→ Entries supplied:
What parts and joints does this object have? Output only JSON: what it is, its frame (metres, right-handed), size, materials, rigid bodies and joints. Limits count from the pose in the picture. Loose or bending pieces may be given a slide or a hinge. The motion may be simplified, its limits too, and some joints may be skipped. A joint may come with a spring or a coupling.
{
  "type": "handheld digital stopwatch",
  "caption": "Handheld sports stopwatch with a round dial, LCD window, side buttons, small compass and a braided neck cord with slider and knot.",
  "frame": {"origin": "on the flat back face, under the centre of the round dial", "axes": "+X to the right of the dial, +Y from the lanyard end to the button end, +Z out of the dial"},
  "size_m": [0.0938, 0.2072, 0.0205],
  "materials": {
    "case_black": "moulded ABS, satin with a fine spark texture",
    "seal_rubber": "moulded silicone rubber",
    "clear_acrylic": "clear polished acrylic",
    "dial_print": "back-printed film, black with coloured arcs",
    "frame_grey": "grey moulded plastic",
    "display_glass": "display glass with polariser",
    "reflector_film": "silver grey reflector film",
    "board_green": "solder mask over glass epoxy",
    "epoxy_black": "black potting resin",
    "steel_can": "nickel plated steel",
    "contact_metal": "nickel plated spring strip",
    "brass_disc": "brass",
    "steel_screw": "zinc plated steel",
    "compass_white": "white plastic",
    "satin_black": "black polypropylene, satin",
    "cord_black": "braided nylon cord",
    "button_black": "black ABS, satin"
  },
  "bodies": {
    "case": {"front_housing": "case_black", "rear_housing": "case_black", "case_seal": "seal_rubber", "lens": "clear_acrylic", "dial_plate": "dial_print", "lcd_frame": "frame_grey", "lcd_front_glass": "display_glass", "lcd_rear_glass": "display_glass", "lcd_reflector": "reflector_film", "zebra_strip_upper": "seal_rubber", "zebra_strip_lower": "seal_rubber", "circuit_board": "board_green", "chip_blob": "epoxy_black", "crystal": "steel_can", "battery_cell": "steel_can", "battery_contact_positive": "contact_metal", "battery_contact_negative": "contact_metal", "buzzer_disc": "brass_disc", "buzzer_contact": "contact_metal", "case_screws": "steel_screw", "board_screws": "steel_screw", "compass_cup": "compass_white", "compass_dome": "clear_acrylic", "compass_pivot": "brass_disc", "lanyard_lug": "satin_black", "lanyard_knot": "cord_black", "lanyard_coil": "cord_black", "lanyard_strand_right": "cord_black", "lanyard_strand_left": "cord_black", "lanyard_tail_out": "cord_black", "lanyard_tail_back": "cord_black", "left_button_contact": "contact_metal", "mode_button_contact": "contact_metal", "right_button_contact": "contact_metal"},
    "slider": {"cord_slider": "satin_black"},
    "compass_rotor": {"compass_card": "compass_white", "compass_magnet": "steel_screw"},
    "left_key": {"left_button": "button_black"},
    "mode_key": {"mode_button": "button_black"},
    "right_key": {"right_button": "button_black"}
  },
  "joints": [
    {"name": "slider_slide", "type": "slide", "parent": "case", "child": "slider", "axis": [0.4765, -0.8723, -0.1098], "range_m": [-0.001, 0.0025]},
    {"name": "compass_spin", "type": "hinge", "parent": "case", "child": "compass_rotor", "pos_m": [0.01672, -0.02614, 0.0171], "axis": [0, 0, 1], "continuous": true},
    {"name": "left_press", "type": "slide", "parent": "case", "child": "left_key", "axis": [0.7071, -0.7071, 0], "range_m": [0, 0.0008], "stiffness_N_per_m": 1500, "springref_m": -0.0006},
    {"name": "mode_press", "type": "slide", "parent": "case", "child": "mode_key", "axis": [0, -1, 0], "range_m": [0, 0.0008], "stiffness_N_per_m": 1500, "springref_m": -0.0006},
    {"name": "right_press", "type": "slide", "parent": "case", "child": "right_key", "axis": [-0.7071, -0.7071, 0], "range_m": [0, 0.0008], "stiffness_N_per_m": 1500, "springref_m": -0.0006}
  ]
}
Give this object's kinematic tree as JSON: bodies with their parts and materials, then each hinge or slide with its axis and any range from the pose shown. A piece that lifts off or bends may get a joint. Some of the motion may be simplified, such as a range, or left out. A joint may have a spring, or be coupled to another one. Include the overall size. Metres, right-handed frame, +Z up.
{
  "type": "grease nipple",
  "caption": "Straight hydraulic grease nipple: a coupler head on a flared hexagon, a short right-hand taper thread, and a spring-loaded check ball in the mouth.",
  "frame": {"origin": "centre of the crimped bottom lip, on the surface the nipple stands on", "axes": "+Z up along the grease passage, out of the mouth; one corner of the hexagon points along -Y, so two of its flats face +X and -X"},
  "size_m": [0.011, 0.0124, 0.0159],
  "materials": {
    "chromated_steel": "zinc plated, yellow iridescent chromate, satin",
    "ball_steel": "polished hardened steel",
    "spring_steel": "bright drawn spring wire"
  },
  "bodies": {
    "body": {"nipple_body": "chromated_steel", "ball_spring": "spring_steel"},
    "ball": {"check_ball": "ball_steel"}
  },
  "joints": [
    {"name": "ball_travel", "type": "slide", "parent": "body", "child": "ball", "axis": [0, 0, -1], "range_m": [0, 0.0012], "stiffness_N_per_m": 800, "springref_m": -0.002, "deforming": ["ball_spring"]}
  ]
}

...

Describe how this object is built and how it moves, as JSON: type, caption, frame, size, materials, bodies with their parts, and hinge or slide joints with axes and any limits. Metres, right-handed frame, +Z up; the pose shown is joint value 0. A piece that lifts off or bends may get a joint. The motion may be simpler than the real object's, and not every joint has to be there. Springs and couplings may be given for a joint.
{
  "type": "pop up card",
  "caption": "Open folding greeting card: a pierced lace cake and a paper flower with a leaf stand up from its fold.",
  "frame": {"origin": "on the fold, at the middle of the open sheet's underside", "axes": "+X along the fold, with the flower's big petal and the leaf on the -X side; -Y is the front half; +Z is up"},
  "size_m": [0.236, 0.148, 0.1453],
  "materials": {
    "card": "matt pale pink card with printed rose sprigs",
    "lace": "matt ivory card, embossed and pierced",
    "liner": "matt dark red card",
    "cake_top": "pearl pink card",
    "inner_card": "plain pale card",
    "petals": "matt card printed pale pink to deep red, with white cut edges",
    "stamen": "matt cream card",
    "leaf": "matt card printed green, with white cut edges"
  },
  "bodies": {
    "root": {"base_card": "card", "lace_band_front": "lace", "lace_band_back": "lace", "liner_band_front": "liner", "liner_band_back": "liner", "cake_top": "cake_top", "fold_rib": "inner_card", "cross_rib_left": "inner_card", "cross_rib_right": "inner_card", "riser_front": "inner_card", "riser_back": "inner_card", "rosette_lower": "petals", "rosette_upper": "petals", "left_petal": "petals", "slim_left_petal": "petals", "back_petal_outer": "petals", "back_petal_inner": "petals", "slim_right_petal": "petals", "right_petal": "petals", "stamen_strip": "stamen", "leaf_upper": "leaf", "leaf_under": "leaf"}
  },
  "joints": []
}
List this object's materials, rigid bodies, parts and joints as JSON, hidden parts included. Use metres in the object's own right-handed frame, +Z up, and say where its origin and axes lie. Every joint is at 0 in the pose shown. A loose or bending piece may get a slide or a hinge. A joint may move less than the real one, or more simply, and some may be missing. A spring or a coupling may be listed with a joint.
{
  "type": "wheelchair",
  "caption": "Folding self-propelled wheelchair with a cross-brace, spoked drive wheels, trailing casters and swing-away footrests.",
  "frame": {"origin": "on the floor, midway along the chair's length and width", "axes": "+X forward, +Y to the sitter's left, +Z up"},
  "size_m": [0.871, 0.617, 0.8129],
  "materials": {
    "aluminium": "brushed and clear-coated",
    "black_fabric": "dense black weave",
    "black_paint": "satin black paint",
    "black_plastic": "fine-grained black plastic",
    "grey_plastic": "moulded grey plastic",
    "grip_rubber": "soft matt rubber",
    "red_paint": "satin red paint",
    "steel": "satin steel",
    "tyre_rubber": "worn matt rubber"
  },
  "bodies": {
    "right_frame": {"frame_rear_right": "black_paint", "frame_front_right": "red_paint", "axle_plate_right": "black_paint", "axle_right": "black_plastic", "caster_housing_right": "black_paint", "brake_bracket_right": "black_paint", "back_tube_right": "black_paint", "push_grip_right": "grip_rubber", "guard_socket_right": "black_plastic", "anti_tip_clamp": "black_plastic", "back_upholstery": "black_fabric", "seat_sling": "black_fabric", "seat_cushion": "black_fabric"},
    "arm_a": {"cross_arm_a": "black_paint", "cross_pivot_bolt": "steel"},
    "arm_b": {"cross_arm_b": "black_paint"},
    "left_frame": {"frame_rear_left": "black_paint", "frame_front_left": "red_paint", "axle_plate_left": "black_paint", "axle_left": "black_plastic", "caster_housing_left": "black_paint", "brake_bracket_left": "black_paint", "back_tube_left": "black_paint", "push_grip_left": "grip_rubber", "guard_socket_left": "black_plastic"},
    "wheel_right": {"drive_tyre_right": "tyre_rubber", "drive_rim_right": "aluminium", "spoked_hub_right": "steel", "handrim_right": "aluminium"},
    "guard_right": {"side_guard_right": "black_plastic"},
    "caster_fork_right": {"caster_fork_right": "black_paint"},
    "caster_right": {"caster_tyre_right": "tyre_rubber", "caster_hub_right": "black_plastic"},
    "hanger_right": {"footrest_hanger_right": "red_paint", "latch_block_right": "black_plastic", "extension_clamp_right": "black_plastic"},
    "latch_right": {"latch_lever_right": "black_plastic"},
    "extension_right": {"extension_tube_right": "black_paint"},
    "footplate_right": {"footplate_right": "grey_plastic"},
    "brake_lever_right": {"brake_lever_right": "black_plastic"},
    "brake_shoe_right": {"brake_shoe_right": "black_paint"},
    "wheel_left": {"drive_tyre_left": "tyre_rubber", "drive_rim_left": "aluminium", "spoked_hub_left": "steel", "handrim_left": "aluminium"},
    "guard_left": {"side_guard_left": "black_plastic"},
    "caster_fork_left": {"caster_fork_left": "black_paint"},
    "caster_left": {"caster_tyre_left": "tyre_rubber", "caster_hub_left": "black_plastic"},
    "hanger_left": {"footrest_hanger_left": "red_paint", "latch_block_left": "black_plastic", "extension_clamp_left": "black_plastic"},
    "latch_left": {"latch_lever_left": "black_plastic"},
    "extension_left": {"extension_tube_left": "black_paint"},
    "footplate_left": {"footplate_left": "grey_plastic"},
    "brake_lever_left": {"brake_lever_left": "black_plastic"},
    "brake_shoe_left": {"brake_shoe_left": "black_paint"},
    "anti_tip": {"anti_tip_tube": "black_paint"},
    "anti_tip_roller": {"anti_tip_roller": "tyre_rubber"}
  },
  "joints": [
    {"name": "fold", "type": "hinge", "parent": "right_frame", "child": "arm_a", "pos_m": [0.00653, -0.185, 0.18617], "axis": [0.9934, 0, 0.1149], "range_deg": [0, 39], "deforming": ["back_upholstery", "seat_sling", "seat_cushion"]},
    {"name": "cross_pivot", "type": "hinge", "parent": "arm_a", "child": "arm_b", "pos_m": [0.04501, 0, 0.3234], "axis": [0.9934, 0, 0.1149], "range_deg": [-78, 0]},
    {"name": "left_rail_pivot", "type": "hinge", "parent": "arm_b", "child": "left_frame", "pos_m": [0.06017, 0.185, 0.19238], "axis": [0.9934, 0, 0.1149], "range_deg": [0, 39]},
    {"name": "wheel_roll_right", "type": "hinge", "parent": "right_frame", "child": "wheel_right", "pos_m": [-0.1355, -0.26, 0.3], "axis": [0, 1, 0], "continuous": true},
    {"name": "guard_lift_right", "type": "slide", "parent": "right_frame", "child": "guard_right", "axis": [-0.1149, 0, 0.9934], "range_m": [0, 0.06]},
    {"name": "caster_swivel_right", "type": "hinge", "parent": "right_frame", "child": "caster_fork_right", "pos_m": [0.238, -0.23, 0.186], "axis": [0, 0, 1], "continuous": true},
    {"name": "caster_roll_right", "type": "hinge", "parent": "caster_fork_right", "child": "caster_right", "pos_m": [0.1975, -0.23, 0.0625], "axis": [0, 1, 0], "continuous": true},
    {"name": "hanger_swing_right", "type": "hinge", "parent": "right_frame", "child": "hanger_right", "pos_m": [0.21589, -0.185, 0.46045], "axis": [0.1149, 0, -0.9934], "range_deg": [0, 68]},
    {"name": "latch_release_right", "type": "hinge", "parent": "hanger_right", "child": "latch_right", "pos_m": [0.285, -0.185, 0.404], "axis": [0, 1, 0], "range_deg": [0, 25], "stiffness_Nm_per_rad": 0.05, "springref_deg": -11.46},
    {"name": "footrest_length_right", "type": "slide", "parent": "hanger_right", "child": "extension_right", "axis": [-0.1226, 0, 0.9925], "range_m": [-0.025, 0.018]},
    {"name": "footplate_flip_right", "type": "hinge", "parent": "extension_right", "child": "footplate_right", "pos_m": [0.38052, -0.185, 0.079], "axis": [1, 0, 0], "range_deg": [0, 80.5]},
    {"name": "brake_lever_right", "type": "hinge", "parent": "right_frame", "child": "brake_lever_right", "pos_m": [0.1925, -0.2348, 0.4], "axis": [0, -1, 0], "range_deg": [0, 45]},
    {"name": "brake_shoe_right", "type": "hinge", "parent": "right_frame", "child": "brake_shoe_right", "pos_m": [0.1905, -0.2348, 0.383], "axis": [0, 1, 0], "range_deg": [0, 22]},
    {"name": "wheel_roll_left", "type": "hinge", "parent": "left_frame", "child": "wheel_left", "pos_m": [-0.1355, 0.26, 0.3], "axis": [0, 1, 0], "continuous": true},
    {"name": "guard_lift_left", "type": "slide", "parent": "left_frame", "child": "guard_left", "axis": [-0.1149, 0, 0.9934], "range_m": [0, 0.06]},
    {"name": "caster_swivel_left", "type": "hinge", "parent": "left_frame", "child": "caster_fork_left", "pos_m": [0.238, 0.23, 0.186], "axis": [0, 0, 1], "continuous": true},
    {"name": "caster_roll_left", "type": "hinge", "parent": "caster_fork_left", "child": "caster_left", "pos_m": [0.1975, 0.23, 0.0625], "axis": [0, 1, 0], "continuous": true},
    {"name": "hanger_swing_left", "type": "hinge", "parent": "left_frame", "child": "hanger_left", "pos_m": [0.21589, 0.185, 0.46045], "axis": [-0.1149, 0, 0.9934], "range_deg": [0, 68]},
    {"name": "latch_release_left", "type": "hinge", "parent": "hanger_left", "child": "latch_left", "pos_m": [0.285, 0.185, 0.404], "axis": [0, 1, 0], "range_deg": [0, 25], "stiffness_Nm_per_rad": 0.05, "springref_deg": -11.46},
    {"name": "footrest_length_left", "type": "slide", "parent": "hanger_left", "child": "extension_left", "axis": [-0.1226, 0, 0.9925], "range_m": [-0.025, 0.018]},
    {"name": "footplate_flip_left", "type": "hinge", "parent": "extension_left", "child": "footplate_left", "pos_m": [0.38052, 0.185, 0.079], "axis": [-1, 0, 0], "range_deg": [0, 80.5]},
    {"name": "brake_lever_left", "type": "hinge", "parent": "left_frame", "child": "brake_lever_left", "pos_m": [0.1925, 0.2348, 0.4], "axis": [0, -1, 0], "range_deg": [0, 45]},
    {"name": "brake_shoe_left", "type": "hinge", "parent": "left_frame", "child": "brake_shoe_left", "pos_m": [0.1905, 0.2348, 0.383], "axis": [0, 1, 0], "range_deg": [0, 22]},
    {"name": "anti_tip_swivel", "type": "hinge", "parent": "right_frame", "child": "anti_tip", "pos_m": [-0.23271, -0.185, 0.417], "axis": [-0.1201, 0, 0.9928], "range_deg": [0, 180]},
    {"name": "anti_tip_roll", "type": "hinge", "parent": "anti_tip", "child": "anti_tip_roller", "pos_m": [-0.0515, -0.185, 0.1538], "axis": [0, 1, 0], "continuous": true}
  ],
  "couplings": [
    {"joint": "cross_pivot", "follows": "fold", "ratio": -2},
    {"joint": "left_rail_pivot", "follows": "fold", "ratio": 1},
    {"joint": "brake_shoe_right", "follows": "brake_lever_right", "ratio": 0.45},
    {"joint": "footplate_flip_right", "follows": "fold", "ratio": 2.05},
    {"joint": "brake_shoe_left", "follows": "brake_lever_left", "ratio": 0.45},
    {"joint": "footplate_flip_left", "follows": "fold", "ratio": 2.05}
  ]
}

→ Exercise description:
Pick out all lines containing the string "their".

→ Answer to the task:
Give this object's kinematic tree as JSON: bodies with their parts and materials, then each hinge or slide with its axis and any range from the pose shown. A piece that lifts off or bends may get a joint. Some of the motion may be simplified, such as a range, or left out. A joint may have a spring, or be coupled to another one. Include the overall size. Metres, right-handed frame, +Z up.
Describe how this object is built and how it moves, as JSON: type, caption, frame, size, materials, bodies with their parts, and hinge or slide joints with axes and any limits. Metres, right-handed frame, +Z up; the pose shown is joint value 0. A piece that lifts off or bends may get a joint. The motion may be simpler than the real object's, and not every joint has to be there. Springs and couplings may be given for a joint.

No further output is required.